The UK Takeover Panel said yesterday that it is breaking away from its normal practice and inviting proposals for possible amendments to the Takeover Code and other aspects of takeover laws.

Some of the main issues that the regulator is looking to review are whether the ''50 per cent plus one'' minimum acceptance condition for a takeover offer should be raised.

It is also seeking to review whether the voting rights should be withheld from shares bought by the acquiring company during the course of the proposed acquisition and whether to reduce the 1 per cent trigger threshold for the disclosure of dealings and positions in relevant securities.

The panel will also examine whether safeguards should be reintroduced in relation to substantial acquisitions of shares as also restricting the fees paid to investment bankers.

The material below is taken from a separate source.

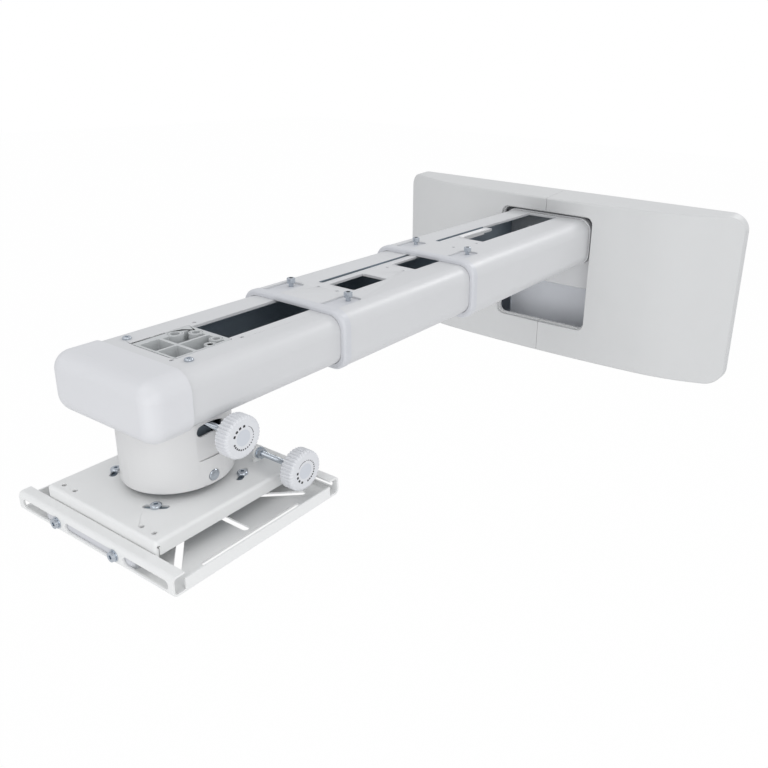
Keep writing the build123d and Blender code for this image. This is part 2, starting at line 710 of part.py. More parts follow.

The takeover of Cadbury by Kraft, which lasted five months, became one of the most acrimonious in the UK's corporate history. (See: Shareholders approve Kraft's acquisition of Cadbury).

Former Cadbury chairman Roger Carr had urged the UK government to overhaul rules on mergers and acquisitions as the current rules were not in the long-term interests of British business.

Speaking at the Said Business School in Oxford, England, after the takeover of Cadbury, Carr had said that the UK takeover rules should be changed to 60 per cent of shareholders approving a takeover, rather than the present 50.1 per cent in order to reduce the power of hedge funds, which buy a company's stock after a bid has been made.